Just last year the Georgia Baptist Convention severed its 173-year-old ties to Mercer University after a homosexual symposium was held on campus. The split cost Mercer more than $3 million in scholarships previously provided by the convention.
So what's to be done about this dilemma? If you're the parent of a college-bound student staring at the prospect of dropping a big pile of bucks on a college education, particularly if it's a private religious school, be discerning as to what you're getting for your money.

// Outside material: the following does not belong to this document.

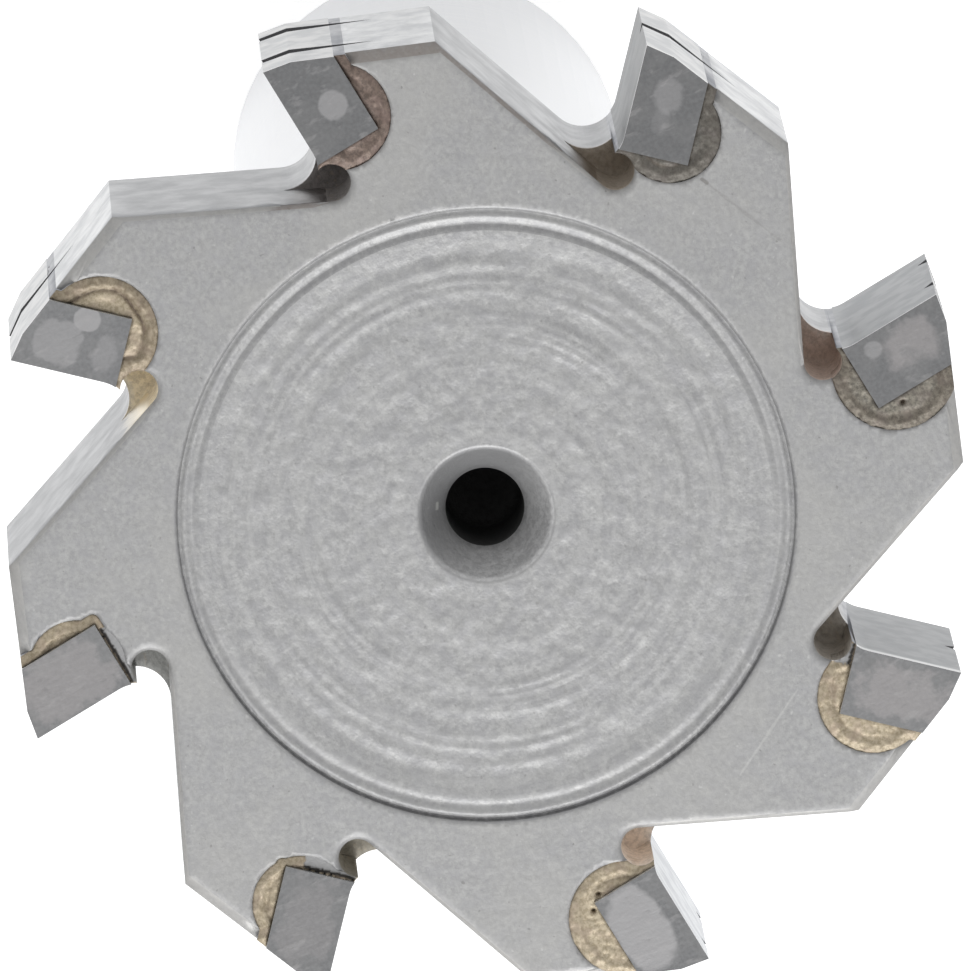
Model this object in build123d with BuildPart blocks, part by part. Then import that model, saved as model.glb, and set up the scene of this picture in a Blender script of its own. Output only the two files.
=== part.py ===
from build123d import *
import os
from math import cos, radians, sin, tan

# Carbide-tipped woodruff keyseat cutter, standing on the end of its shank with the cutting face up.
# Millimetres. The cutter's axis is Z and the end of its shank is at z = 0. The cutting edge of
# tooth 1 lies over +X, the teeth are numbered clockwise seen from above, and the cutter turns
# counter-clockwise seen from above.

# Overall sizes
cutter_diameter = 28.5
cutter_width = 8.0
overall_length = 71.0
shank_diameter = 12.0
shank_length = 45.0
shank_chamfer = 0.8
neck_diameter = 11.0
neck_fillet = 1.5
side_clearance = 0.2  # how far the carbide stands out past the steel on each side

# Tooth form, seen along the axis
tooth_count = 8
rake_angle = 5.0
land_width = 0.84
land_relief = 5.8
clearance_length = 4.13
clearance_angle = 19.3
gullet_depth = 4.36  # down the rake face, from the cutting edge to the gullet's sharp corner
gullet_radius = 1.0
land_chamfer = 0.3

# Relief hole milled into the foot of each gullet from the cutting face
relief_radius = 0.54
relief_length = 3.0
relief_chamfer = 0.12

# Carbide plate and its seat
plate_length = 3.08
plate_thickness = 1.94
joint_back = 0.3
joint_foot = 0.2
seat_radius = 0.2

# Round pocket milled into the cutting face at the corner of each seat, tooth by tooth: how far its
# centre lies down and behind the cutting edge, and its radius. They were milled by eye and differ.
pockets = (
    (2.2, 1.1, 1.55),
    (2.3, 1.25, 1.45),
    (2.1, 1.2, 1.8),
    (2.25, 1.3, 1.6),
    (2.2, 1.4, 1.65),
    (2.1, 1.25, 1.4),
    (2.0, 1.1, 1.4),
    (2.3, 1.3, 1.65),
)
pocket_depth = 1.2
braze_drop = 0.1  # how far the braze lies below the steel face

# Chip-splitting grooves, with their places along the cutting edge from the cutting face
splitter_width = 0.6
splitter_depth = 0.3
splitter_length = 3.3
outer_splitters = (2.2, 6.6)
middle_splitters = (4.4,)

# Turned recess. From its rim inwards: a fine groove, a low ridge, and a shoulder down to the floor
recess_diameter = 17.5
recess_depth = 0.25
rim_groove_width = 0.27
rim_groove_depth = 0.14
rim_ridge_drop = 0.08  # how far the ridge lies below the steel face
shoulder_width = 0.2
undercut_width = 0.16
undercut_depth = 0.03
rim_softness = 0.06

# Centre holes
centre_diameter = 3.9
pilot_diameter = 2.25
pilot_depth = 5.0
centre_angle = 60.0
drill_point_angle = 118.0

# Heights
plate_top = overall_length
plate_back = plate_top - cutter_width
steel_top = plate_top - side_clearance
steel_back = plate_back + side_clearance
recess_floor = steel_top - recess_depth
braze_top = steel_top - braze_drop

# The unground blank, and how far a cutting shape runs past the metal that it cuts
overrun = 1.0
grinding_stock = 0.3
blank_radius = cutter_diameter / 2 + grinding_stock
same_size = 0.01  # how near a size has to be for an edge to count as the one that is looked for
pitch = 360 / tooth_count
tooth_numbers = range(1, tooth_count + 1)

tip = Vector(cutter_diameter / 2, 0)


def from_tip(depth, behind):
    """Return the point that lies a depth down tooth 1's rake face and a way behind it."""
    return tip + Vector(-depth, -behind).rotate(Axis.Z, rake_angle)


def tooth_plane(number, height):
    """Return the level plane at a height, turned so that tooth 1's place becomes the tooth's own."""
    return Plane.XY.offset(height).rotated((0, 0, -pitch * (number - 1)))


def splitters(number):
    """Return where a tooth's chip-splitting grooves lie. Neighbouring teeth differ."""
    return outer_splitters if number % 2 else middle_splitters


def pocket(number):
    """Return the centre of a tooth's round pocket, as it would lie on tooth 1, and its radius."""
    depth, behind, radius = pockets[(number - 1) % len(pockets)]
    return from_tip(depth, behind), radius


# Land behind the cutting edge, then the clearance face down to the heel
knee = tip + Vector(0, -land_width).rotate(Axis.Z, -land_relief)
heel = knee + Vector(0, -clearance_length).rotate(Axis.Z, -clearance_angle)

# The gullet ahead of tooth 1, between its rake face and the flank of the tooth ahead
gullet_corner = from_tip(gullet_depth, 0)
flank = (heel.rotate(Axis.Z, pitch) - gullet_corner).normalized()
rake = (tip - gullet_corner).normalized()
gullet_opening = radians(rake.get_angle(flank))
gullet_floor_centre = gullet_corner + (rake + flank).normalized() * (
    gullet_radius / sin(gullet_opening / 2)
)
gullet_end = gullet_corner + flank * (gullet_radius / tan(gullet_opening / 2))

# The space between tooth 1 and the tooth behind it, out to past the rim of the blank
next_tip = tip.rotate(Axis.Z, -pitch)
next_corner = gullet_corner.rotate(Axis.Z, -pitch)
outer = Vector((blank_radius + overrun) / cos(radians(pitch / 2)), 0)
next_outer = outer.rotate(Axis.Z, -pitch)
with BuildSketch() as tooth_space:
    with BuildLine():
        Polyline(tip, knee, heel, next_corner, next_tip, next_outer, outer, close=True)
    make_face()
    fillet(tooth_space.vertices().sort_by_distance(next_corner)[0], gullet_radius)

# The whole ring of teeth, ground to size
with BuildSketch() as tooth_ring:
    Circle(blank_radius)
    with PolarLocations(0, tooth_count):
        add(tooth_space.sketch, mode=Mode.SUBTRACT)

# The relief hole: round at the foot of the rake face, and opened along the flank that it touches
relief_centre = gullet_corner + rake * (relief_radius / sin(gullet_opening))
relief_touch = gullet_corner + flank * (relief_radius / tan(gullet_opening))
with BuildSketch() as relief:
    with BuildLine():
        Polyline(relief_centre, gullet_floor_centre, gullet_end, relief_touch, close=True)
    make_face()
    with Locations(relief_centre):
        Circle(relief_radius)

# The carbide plate before grinding: its front and its outer end are cut by the ring of teeth
with BuildSketch() as plate:
    with BuildLine():
        Polyline(
            from_tip(plate_length, -overrun),
            from_tip(plate_length, plate_thickness),
            from_tip(-overrun, plate_thickness),
            from_tip(-overrun, -overrun),
            close=True,
        )
    make_face()

# The seat, larger than the plate by the braze joint
seat_foot = plate_length + joint_foot
seat_back = plate_thickness + joint_back
with BuildSketch() as seat:
    with BuildLine():
        Polyline(
            from_tip(seat_foot, -overrun),
            from_tip(seat_foot, seat_back),
            from_tip(-overrun, seat_back),
            from_tip(-overrun, -overrun),
            close=True,
        )
    make_face()
    fillet(seat.vertices().sort_by_distance(from_tip(seat_foot, seat_back))[0], seat_radius)

# What the wheel takes out for a chip-splitting groove: a V, deepest at the cutting edge, whose
# bottom runs out on the clearance face, so that the groove narrows to a point there
splitter_start = from_tip(splitter_depth, 0)
splitter_end = knee + (heel - knee).normalized() * (splitter_length - land_width)
splitter_run = (splitter_end - splitter_start).normalized()
splitter_side = splitter_width / 2 / splitter_depth
wheel_plane = Plane(splitter_start - splitter_run * overrun, x_dir=(0, 0, 1), z_dir=splitter_run)
with BuildPart() as splitter:
    with BuildSketch(wheel_plane):
        with BuildLine():
            Polyline(
                (0, 0),
                (splitter_side * overrun, -overrun),
                (-splitter_side * overrun, -overrun),
                close=True,
            )
        make_face()
    extrude(amount=(splitter_end - splitter_start).length + 2 * overrun)

# The cone that the drill leaves at the bottom of a pilot hole
drill_point = pilot_diameter / 2 / tan(radians(drill_point_angle / 2))
into_metal = (Align.CENTER, Align.CENTER, Align.MAX)

# Corners of the steel body's turned form
shank_corner = (shank_diameter / 2, 0)
neck_start = shank_length + (shank_diameter - neck_diameter) / 2
neck_corner = (neck_diameter / 2, steel_back)
recess_radius = recess_diameter / 2
groove_bottom = (recess_radius - rim_groove_width / 2, steel_top - rim_groove_depth)
ridge = (recess_radius - rim_groove_width, steel_top - rim_ridge_drop)
undercut = (ridge[0] - shoulder_width, recess_floor - undercut_depth)
floor_edge = (undercut[0] - undercut_width, recess_floor)

# Steel body: shank, neck and toothed head in one piece
with BuildPart() as cutter_body:
    with BuildSketch(Plane.XZ) as turned_form:
        with BuildLine():
            Polyline(
                (0, 0),
                shank_corner,
                (shank_diameter / 2, shank_length),
                (neck_diameter / 2, neck_start),
                neck_corner,
                (blank_radius, steel_back),
                (blank_radius, steel_top),
                (recess_radius, steel_top),
                groove_bottom,
                ridge,
                undercut,
                floor_edge,
                (0, recess_floor),
                close=True,
            )
        make_face()
        for corner in (groove_bottom, ridge, undercut):
            fillet(turned_form.vertices().sort_by_distance(corner)[0], rim_softness)
        fillet(turned_form.vertices().sort_by_distance(neck_corner)[0], neck_fillet)
        chamfer(turned_form.vertices().sort_by_distance(shank_corner)[0], shank_chamfer)
    revolve(axis=Axis.Z)

    # Gullets and ground lands, through the head
    with BuildSketch(Plane.XY.offset(steel_top + overrun)):
        with PolarLocations(0, tooth_count):
            add(tooth_space.sketch)
    extrude(amount=-cutter_width - 2 * overrun, mode=Mode.SUBTRACT)

    # Chamfer along the clearance faces
    rim_edges = cutter_body.faces().sort_by(Axis.Z)[-1].edges()
    heel_edges = rim_edges.filter_by(lambda edge: abs(edge.length - clearance_length) < same_size)
    chamfer(heel_edges, land_chamfer)

    # Relief holes, from the cutting face
    with BuildSketch(Plane.XY.offset(steel_top)):
        with PolarLocations(0, tooth_count):
            add(relief.sketch)
    extrude(amount=-relief_length, mode=Mode.SUBTRACT)
    rim_arcs = cutter_body.faces().sort_by(Axis.Z)[-1].edges().filter_by(GeomType.CIRCLE)
    relief_rims = rim_arcs.filter_by(lambda arc: abs(arc.radius - relief_radius) < same_size)
    chamfer(relief_rims, relief_chamfer)

    # Seats for the plates, through the head, and their pockets
    with BuildSketch(Plane.XY.offset(steel_top + overrun)):
        with PolarLocations(0, tooth_count):
            add(seat.sketch)
    extrude(amount=-cutter_width - 2 * overrun, mode=Mode.SUBTRACT)
    for number in tooth_numbers:
        centre, radius = pocket(number)
        with BuildSketch(tooth_plane(number, steel_top)):
            with Locations(centre):
                Circle(radius)
        extrude(amount=-pocket_depth, mode=Mode.SUBTRACT)

    # Chip-splitting grooves, where they run on into the steel
    for number in tooth_numbers:
        for place in splitters(number):
            with Locations(tooth_plane(number, plate_top - place)):
                add(splitter.part, mode=Mode.SUBTRACT)

    # Centre holes in both ends, with the point that the drill leaves
    pilot_radius = pilot_diameter / 2
    for end in (Plane.XY.offset(recess_floor), Plane.XY.rotated((180, 0, 0))):
        with Locations(end):
            CounterSinkHole(pilot_radius, centre_diameter / 2, pilot_depth, centre_angle)
        with Locations(end.offset(-pilot_depth)):
            Cone(0, pilot_radius, drill_point, align=into_metal, mode=Mode.SUBTRACT)


def make_tip(number):
    """Return the ground carbide plate of one tooth."""
    with BuildPart() as carbide_tip:
        with BuildSketch(tooth_plane(number, plate_back)):
            add(tooth_ring.sketch)
            add(plate.sketch, mode=Mode.INTERSECT)
        extrude(amount=cutter_width)
        for place in splitters(number):
            with Locations(tooth_plane(number, plate_top - place)):
                add(splitter.part, mode=Mode.SUBTRACT)
    return carbide_tip.part


def make_joint(number):
    """Return the braze of one tooth: the joint behind and below its plate, and the filled pocket."""
    centre, radius = pocket(number)
    with BuildPart() as braze_joint:
        with BuildSketch(tooth_plane(number, steel_back)):
            add(tooth_ring.sketch)
            add(seat.sketch, mode=Mode.INTERSECT)
            add(plate.sketch, mode=Mode.SUBTRACT)
        extrude(amount=braze_top - steel_back)
        with BuildSketch(tooth_plane(number, steel_top - pocket_depth)):
            add(tooth_ring.sketch)
            with Locations(centre):
                Circle(radius, mode=Mode.INTERSECT)
            add(plate.sketch, mode=Mode.SUBTRACT)
        extrude(amount=pocket_depth - braze_drop)
        with BuildSketch(tooth_plane(number, steel_top)):
            add(relief.sketch)
        extrude(amount=-relief_length, mode=Mode.SUBTRACT)
        for place in splitters(number):
            with Locations(tooth_plane(number, plate_top - place)):
                add(splitter.part, mode=Mode.SUBTRACT)
    return braze_joint.part


os.makedirs("parts", exist_ok=True)

cutter_body.part.label = "cutter_body"
export_step(cutter_body.part, "parts/cutter_body.step")

for number in tooth_numbers:
    tip_piece = make_tip(number)
    tip_piece.label = f"carbide_tip_{number}"
    export_step(tip_piece, f"parts/{tip_piece.label}.step")

    joint_piece = make_joint(number)
    joint_piece.label = f"braze_joint_{number}"
    export_step(joint_piece, f"parts/{joint_piece.label}.step")
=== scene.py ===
import math
import random

import bmesh
import bpy
from mathutils import Matrix, Vector, kdtree, noise
from mathutils.geometry import delaunay_2d_cdt


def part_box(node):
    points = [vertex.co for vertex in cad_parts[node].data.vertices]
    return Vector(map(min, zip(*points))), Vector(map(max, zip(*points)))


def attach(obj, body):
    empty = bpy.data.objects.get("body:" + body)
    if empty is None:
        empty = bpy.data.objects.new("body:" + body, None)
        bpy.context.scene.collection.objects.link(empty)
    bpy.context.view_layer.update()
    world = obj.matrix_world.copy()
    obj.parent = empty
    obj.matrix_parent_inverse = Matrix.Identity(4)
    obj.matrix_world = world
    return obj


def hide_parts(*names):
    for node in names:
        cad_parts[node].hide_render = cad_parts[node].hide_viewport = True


# Looks of a carbide-tipped woodruff keyseat cutter. Sizes are in millimetres, and MM turns them
# into metres.
MM = 0.001

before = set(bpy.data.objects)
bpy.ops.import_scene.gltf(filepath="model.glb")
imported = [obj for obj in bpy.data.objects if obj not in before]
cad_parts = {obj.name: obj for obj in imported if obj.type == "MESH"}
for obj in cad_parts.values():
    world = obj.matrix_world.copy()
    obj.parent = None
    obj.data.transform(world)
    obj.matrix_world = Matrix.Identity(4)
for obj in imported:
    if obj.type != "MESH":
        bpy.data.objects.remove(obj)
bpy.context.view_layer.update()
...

The point of providing your children a faith-based higher education is not to undermine the basic tenets of the faith in which you've raised them. Difficult as it may be, seek out a school that reflects your family's values.
For Catholics, there are longtime solidly Catholic institutions like Franciscan University in Steubenville, Ohio. More recently, Southern Catholic College opened in Dawsonville, Ga., in 2000, and in 2003, Domino's Pizza founder and former Detroit Tigers owner Thomas S. Monaghan opened Ave Maria University right down Interstate 75 in Naples. The campus and surrounding town that is currently developing could ultimately cover 4,300 acres.
In accord with Monaghan's own especially orthodox devotion to Catholicism, Ave Maria is strictly adherent to church teaching.
As for institutions of higher learning themselves, we should cut off the secularists from the legitimacy they enjoy through association with Christian organizations, and as in the cases of Mercer and William & Mary, cut them off from the funding they've proven they don't deserve.
Additionally, whether a school is Catholic or of another Christian faith, serious efforts should be made by church authorities to exert full control over who sits on boards of trustees and who is hired to teach. In the specific cases of Catholic colleges and universities, how difficult would it be to make the mandatum a condition of employment? Any bishop unwilling to uphold church teachings should, ideally, soon find himself shipped off to a Third World mission, or excommunicated with all due haste, replaced by someone devoted to properly executing his apostolic duties.